WHAT THE TASK REQUIRES -
Copy exactly the lines from the one containing "const folder = new THREE.Group();" through the one containing "before = set(bpy.data.objects)", both included, and nothing else.

THE RECORDS -

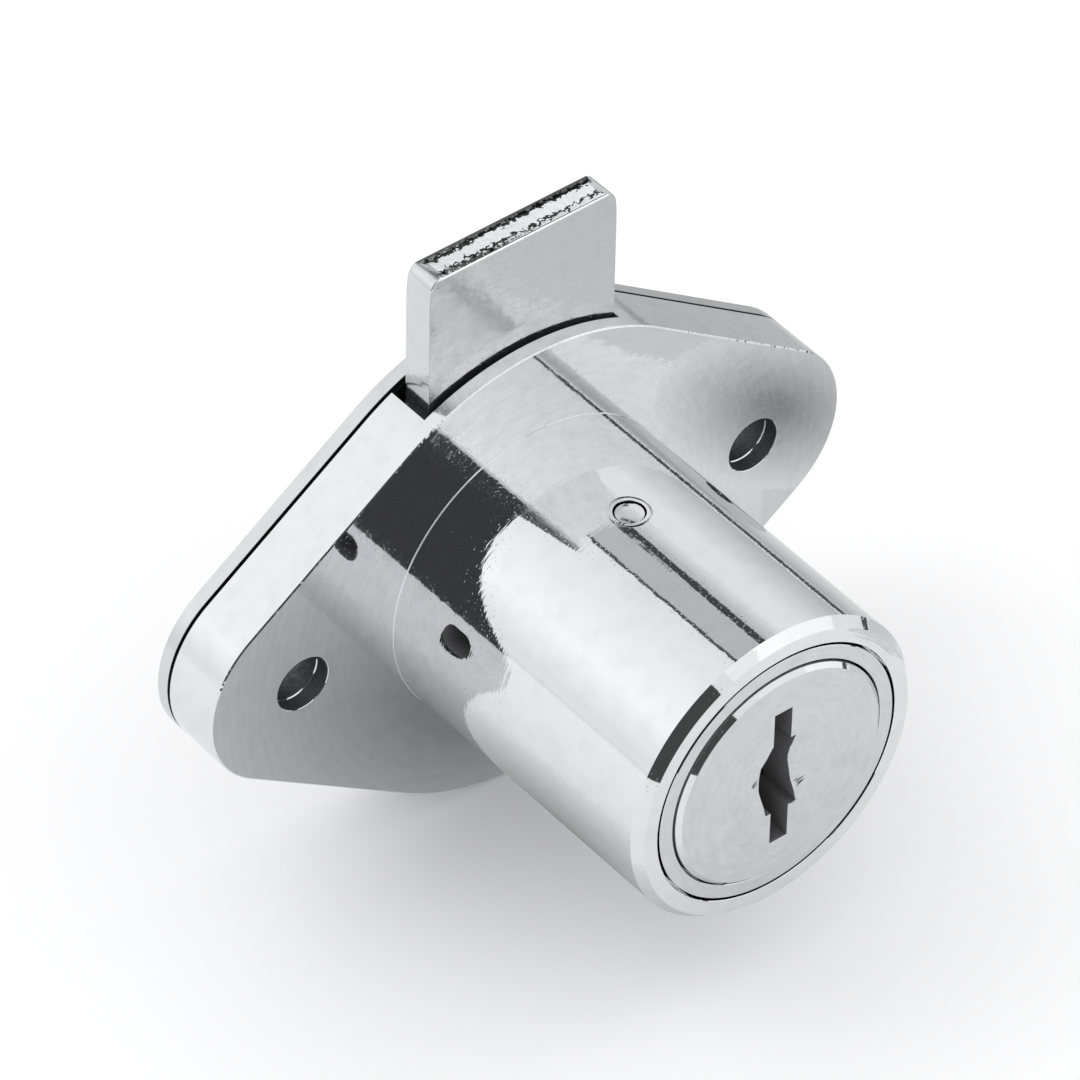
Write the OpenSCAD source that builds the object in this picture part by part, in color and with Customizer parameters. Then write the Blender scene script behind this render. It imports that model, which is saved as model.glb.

==

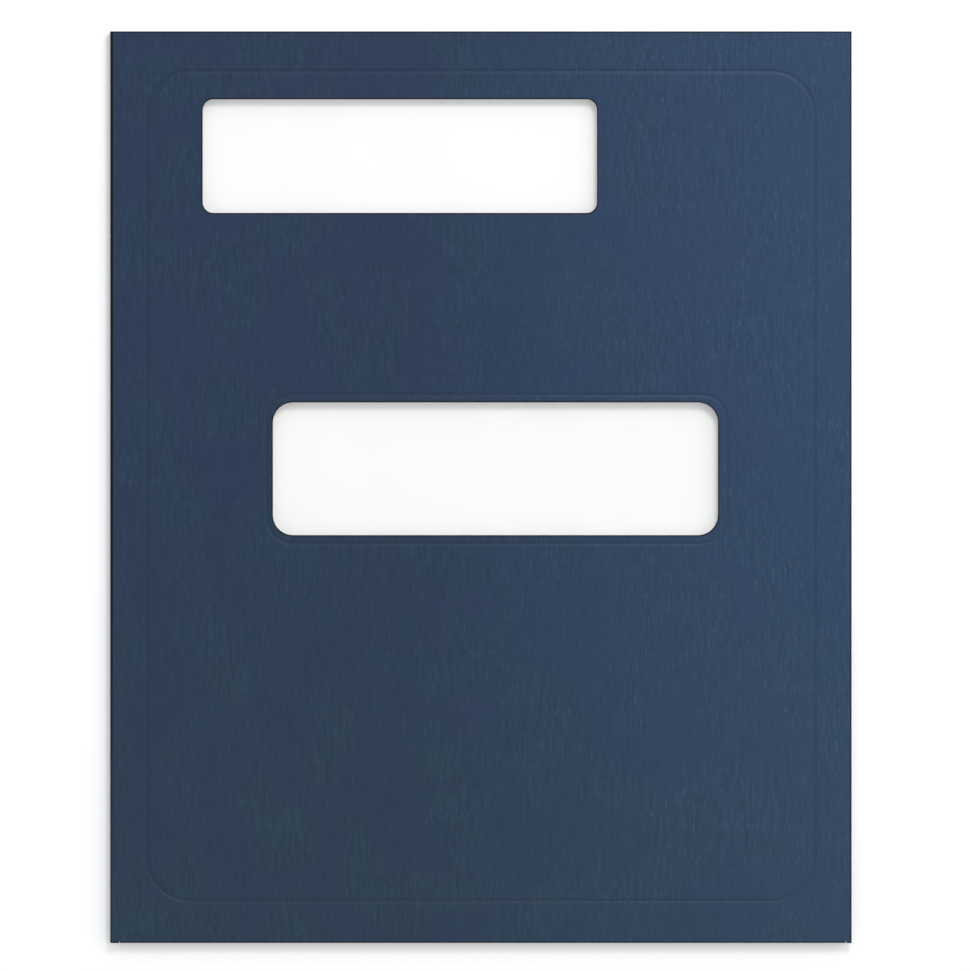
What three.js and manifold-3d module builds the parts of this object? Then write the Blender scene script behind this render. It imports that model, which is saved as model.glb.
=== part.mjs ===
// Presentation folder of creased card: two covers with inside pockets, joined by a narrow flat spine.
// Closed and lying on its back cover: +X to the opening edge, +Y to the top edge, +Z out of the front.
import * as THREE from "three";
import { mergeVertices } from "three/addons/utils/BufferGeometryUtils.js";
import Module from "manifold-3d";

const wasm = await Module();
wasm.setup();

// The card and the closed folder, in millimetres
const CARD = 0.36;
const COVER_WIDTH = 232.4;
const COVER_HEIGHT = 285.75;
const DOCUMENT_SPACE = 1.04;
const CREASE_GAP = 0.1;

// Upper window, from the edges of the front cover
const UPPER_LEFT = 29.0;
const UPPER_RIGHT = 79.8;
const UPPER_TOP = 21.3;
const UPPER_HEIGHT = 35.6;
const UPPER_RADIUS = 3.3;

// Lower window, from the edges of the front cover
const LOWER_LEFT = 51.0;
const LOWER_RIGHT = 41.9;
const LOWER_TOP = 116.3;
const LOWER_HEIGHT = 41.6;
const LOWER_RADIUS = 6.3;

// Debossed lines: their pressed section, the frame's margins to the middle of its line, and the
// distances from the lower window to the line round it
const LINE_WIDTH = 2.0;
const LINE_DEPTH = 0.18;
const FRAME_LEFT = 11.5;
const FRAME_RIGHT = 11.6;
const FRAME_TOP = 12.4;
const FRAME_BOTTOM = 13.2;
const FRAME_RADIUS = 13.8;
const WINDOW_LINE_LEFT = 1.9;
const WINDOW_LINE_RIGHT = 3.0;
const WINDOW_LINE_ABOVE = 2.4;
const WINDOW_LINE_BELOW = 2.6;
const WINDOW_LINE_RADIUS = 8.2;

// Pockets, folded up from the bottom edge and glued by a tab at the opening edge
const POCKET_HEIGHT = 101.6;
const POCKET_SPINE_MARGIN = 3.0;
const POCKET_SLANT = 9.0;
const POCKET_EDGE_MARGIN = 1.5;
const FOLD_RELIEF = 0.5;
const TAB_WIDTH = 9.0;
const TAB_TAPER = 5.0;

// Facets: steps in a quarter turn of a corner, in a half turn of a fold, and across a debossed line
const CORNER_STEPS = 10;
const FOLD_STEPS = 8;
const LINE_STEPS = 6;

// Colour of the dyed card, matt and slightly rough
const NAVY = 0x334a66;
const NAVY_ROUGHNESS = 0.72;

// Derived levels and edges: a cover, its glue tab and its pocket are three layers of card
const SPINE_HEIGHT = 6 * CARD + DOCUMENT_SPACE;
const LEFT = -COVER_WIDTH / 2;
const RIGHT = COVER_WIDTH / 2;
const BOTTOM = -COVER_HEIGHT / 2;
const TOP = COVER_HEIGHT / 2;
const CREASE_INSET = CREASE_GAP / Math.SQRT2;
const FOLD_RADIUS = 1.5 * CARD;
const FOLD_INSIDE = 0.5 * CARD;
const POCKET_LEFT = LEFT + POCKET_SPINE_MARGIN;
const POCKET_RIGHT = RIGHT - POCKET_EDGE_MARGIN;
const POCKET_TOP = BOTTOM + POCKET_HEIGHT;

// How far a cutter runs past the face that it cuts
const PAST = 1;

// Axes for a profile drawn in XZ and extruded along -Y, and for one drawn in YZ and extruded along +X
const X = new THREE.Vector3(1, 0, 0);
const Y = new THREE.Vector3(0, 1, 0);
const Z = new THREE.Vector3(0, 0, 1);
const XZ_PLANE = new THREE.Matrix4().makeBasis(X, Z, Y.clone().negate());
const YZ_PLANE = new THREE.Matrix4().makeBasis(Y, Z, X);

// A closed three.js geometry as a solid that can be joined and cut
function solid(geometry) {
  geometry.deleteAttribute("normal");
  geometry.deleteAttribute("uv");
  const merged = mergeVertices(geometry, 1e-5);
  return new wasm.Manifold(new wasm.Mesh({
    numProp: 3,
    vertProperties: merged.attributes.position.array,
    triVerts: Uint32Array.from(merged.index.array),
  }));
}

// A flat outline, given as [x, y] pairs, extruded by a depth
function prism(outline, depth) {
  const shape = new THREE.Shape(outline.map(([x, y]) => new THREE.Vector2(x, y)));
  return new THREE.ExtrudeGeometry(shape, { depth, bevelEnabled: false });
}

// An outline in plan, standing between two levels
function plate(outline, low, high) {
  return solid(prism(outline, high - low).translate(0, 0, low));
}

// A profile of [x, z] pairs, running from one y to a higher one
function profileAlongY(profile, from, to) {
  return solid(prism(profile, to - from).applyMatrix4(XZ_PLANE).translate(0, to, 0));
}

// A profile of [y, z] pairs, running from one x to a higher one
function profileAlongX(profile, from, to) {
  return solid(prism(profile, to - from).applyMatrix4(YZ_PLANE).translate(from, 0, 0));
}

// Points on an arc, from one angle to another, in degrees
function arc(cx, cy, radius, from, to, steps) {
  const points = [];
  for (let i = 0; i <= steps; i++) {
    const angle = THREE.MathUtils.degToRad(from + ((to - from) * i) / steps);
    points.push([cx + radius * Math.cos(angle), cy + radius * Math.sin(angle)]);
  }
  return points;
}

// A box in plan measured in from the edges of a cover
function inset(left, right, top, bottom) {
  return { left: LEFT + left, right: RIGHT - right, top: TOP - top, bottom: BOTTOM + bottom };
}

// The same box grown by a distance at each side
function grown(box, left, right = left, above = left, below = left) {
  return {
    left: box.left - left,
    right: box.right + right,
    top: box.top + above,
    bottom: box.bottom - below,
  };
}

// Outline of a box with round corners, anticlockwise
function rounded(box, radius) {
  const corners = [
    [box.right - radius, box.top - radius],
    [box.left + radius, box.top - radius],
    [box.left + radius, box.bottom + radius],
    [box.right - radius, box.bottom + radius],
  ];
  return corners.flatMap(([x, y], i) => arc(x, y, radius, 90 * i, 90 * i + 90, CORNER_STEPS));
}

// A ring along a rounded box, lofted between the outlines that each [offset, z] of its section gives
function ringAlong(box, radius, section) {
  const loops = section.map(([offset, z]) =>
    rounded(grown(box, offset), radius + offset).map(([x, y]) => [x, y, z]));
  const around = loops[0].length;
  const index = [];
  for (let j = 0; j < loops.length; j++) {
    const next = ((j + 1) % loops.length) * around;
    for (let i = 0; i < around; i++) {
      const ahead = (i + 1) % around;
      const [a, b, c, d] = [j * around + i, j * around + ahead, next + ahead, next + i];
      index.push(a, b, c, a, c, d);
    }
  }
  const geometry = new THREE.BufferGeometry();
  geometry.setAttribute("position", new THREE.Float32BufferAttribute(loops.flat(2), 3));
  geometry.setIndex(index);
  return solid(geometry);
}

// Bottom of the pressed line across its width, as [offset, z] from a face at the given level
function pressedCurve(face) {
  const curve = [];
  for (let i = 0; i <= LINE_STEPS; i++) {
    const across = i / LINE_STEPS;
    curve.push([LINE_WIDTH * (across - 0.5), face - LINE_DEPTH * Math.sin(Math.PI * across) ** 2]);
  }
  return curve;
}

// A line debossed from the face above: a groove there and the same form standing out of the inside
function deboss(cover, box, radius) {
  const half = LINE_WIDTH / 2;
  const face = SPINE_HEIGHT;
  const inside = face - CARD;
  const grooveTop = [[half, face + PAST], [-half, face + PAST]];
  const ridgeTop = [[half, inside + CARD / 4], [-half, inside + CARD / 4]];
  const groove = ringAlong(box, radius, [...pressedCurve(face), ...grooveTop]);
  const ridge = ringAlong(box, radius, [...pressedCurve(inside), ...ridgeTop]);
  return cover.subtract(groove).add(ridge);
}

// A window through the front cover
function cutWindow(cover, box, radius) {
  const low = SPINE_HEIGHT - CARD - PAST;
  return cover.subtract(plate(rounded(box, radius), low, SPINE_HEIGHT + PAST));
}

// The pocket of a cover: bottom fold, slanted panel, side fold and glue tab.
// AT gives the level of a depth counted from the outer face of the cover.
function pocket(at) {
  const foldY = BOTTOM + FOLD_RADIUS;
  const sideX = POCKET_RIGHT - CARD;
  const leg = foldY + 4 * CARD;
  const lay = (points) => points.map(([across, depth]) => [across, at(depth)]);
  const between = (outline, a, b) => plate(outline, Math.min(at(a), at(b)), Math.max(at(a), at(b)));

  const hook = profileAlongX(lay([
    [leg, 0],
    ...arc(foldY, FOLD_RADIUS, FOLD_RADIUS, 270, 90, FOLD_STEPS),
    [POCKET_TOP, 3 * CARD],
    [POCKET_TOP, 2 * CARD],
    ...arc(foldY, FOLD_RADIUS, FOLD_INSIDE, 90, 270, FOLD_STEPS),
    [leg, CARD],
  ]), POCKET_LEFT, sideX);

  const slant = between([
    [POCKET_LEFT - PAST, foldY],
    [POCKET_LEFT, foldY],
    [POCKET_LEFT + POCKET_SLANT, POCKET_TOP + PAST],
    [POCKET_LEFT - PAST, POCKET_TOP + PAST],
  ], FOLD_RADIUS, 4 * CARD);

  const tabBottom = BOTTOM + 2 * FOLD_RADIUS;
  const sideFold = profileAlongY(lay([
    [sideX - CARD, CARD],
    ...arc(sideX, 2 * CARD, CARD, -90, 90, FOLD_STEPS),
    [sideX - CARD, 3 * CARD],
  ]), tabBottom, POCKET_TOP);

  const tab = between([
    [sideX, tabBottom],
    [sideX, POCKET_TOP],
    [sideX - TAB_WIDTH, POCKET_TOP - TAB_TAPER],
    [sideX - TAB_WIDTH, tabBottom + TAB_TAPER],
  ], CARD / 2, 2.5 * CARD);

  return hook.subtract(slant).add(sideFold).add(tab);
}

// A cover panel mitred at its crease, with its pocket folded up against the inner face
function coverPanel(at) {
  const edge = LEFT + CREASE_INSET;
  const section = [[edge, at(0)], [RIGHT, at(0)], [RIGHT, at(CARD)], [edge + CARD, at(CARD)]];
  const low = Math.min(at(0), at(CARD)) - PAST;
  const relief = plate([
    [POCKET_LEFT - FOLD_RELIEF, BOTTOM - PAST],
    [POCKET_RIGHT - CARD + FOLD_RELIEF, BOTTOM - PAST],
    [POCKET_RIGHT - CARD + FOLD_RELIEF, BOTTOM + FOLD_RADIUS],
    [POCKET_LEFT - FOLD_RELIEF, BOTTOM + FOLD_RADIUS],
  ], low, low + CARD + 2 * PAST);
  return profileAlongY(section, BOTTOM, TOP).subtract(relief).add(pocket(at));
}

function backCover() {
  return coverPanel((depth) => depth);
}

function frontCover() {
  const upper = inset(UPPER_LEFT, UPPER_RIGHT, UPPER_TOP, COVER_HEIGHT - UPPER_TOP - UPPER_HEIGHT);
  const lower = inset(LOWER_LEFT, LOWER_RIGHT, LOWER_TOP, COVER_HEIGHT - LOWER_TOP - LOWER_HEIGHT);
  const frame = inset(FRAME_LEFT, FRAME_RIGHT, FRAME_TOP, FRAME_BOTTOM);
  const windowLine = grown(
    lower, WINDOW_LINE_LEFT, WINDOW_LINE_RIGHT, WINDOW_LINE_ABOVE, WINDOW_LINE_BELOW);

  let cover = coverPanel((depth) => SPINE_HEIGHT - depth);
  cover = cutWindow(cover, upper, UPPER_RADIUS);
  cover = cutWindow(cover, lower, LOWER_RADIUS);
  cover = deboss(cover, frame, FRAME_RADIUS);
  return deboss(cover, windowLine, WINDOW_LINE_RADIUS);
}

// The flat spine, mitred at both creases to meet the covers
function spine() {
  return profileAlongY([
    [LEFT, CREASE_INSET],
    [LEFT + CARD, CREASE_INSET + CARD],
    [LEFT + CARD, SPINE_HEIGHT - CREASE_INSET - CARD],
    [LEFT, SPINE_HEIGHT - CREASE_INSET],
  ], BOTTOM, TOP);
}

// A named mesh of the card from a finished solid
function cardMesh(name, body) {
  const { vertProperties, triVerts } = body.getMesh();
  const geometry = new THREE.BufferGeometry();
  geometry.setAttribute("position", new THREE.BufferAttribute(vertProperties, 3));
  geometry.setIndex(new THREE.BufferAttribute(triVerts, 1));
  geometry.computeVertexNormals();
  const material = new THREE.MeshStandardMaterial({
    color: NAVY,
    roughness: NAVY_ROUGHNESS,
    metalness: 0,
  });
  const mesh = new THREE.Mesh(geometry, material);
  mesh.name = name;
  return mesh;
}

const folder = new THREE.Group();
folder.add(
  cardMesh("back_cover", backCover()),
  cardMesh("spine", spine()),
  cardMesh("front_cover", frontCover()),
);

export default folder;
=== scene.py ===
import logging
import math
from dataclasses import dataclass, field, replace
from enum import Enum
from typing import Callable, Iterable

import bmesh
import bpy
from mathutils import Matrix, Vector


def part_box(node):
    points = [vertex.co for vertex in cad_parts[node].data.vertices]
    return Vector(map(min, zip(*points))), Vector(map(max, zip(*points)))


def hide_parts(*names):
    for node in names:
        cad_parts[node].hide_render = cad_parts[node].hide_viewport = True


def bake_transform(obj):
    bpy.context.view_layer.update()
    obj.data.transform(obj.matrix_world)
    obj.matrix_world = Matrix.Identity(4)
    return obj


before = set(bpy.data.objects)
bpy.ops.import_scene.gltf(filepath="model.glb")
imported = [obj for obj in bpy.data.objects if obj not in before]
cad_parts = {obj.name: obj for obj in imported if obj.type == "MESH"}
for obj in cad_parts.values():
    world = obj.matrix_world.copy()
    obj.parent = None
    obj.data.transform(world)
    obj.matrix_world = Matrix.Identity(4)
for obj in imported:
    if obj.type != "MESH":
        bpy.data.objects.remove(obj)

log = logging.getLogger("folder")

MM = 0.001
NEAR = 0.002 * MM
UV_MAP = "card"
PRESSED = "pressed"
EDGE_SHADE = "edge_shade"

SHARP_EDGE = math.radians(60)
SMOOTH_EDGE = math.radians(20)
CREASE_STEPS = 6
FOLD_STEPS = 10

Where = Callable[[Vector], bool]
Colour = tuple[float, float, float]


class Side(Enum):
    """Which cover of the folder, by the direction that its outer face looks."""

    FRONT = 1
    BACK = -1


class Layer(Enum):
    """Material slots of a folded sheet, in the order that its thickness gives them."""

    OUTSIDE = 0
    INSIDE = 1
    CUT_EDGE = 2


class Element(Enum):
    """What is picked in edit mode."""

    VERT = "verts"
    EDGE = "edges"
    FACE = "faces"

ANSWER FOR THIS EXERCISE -
const folder = new THREE.Group();
folder.add(
  cardMesh("back_cover", backCover()),
  cardMesh("spine", spine()),
  cardMesh("front_cover", frontCover()),
);

export default folder;
=== scene.py ===
import logging
import math
from dataclasses import dataclass, field, replace
from enum import Enum
from typing import Callable, Iterable

import bmesh
import bpy
from mathutils import Matrix, Vector


def part_box(node):
    points = [vertex.co for vertex in cad_parts[node].data.vertices]
    return Vector(map(min, zip(*points))), Vector(map(max, zip(*points)))


def hide_parts(*names):
    for node in names:
        cad_parts[node].hide_render = cad_parts[node].hide_viewport = True


def bake_transform(obj):
    bpy.context.view_layer.update()
    obj.data.transform(obj.matrix_world)
    obj.matrix_world = Matrix.Identity(4)
    return obj


before = set(bpy.data.objects)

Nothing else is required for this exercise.